The right guard and right tackle didn’t quite do what they were supposed to do, meaning block people. Marshall was met at the line and driven backward. Falling, he flipped the ball to B-back KirVonte Benson, who appeared to snatch the rushed toss — was it a pitch or a pass? — an inch above the turf. The immediate official ruling was an incomplete pass. Even if it had been reviewed and deemed a catch, Benson was halted short of the goal line.
Think about that. Tennessee’s defense had barely made a play all night, and at win-or-lose time it made two.
Johnson: “We pitched the ball late. If we do it right, even if we don’t block the guys, we can still pitch it and the guy has a race to the end zone.”
Then: “We screwed that up. That should have been a walk-in … We screwed that up, so we don’t deserve to win.”
Then “I don’t think I’ve ever been part of a game where you run 96 plays and gain 655 yards and lose.”
This wasn’t just any loss. This came on Labor Day night in Mercedes-Benz Stadium, the only football being played on the final night of the holiday weekend. This was Johnson’s third consecutive swing at a team from the SEC East – he’d won the first two, beating Georgia in Athens last November and then Kentucky in the TaxSlayer Bowl – and his offense held up its end. But lousy kicking and a collapsing defense undid everything, and it’s not the first time in Johnson’s time here we could say as much. Heck, it’s not the 10th.
“It’s a game we should have won,” Johnson said, and yes, he has spoken those words before.
Someone asked if his defense had gotten fatigued. “From what?” he said, incredulity in his tone. He then noted, correctly, that his offense hogged the ball for 41 minutes and 27 seconds to Tennessee’s 18:33. If your defense is frazzled by that, you need to change your conditioning regimen. You might also need a new defense.
Johnson: “If they wore down in this game, they better get their butts home.”
Oh, and the missed field goals. What can be done about that? “Try a different kicker, I guess,” said Johnson, who’d deployed the walk-on Shawn Davis on Monday. “The last one he kicked head-high.’
All the way up until the failed final play, this was a Johnson classic. He’d taken a new quarterback (Marshall, who wasn’t revealed as the starter until the game commenced) and a new B-back (Benson, in for the jettisoned Dedrick Mills) and had bled 655 astonishing yards from them. Before Monday night, it was possible to believe that this coach would never find a better administrator of his option than Justin Thomas. Midway through the third quarter, you half-wondered why Marshall hadn’t been starting ahead of the Thomas the past two seasons.
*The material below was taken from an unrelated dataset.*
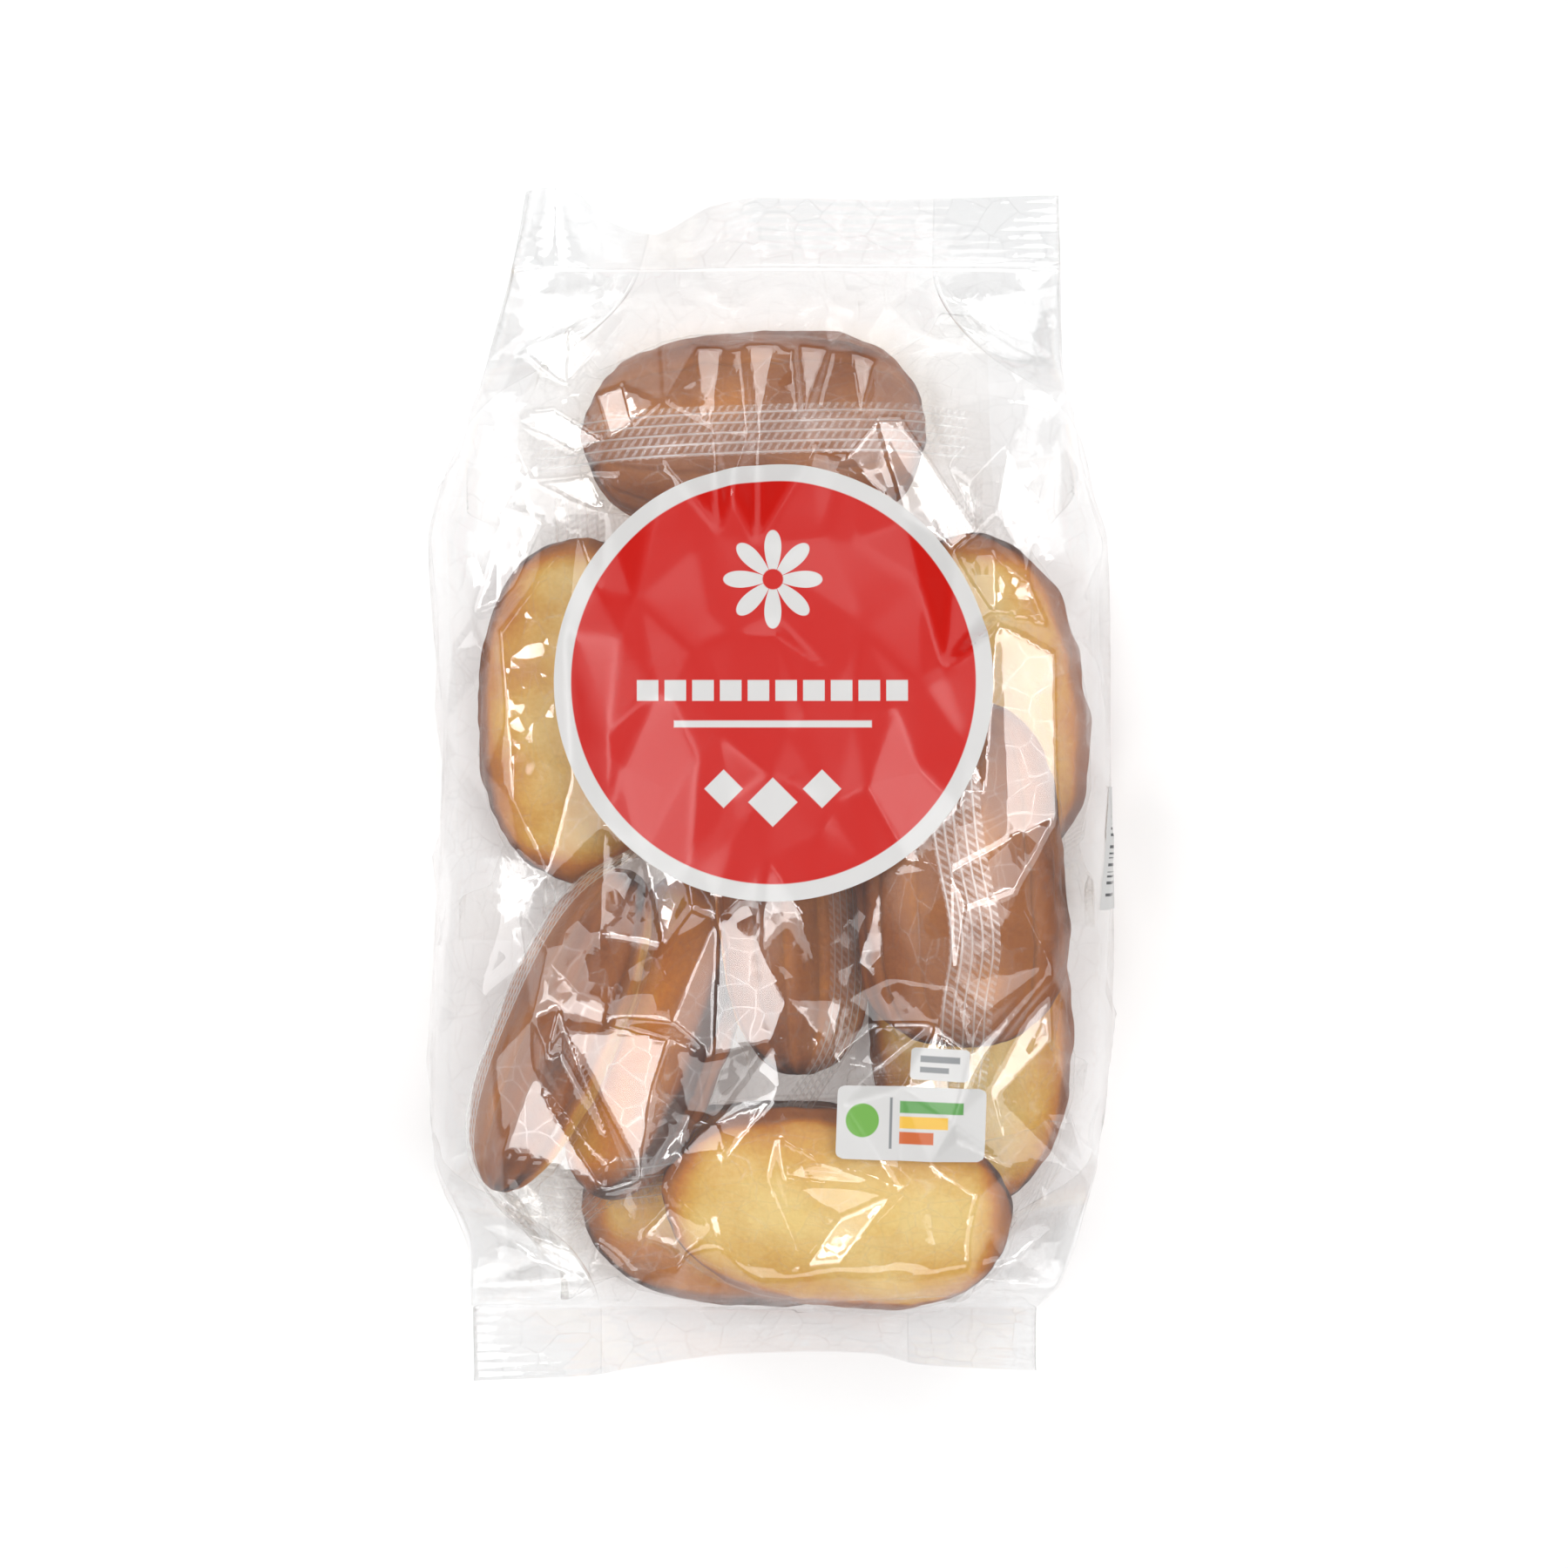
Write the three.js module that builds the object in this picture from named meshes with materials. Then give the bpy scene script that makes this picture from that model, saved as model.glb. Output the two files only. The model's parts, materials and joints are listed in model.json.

At halftime, this seemed the most lopsided 14-7 game ever. When it became 21-7 and then 28-14, you figured it was over. When Green burst inside the Tennessee 10 inside the final five minutes, you figured a field goal would clinch it. When Marshall carried inside the Vols’ 20 inside the final 10 seconds, you figured this 37-yard kick would break the improbable tie and leave Johnson 3-for-3 against the SEC East.
And then, even when the Jackets trailed by a point and aligned itself to go for two, you figured: They’ll make it; they’ll win it; they deserve it. But they didn’t make it, didn’t win. They deserved it, but football – like life itself – isn’t fair. The better team lost. We should be placing this one on the highest shelf of Johnson’s many notable victories, but Tennessee somehow wound up with 42 points to Tech’s 41. Somehow the Jackets are 0-1.
One non-conference loss on Labor Day shouldn’t ruin a season, but this is a game Paul Johnson will be replaying in his sleep the rest of his born days. And every time he’ll wake up screaming.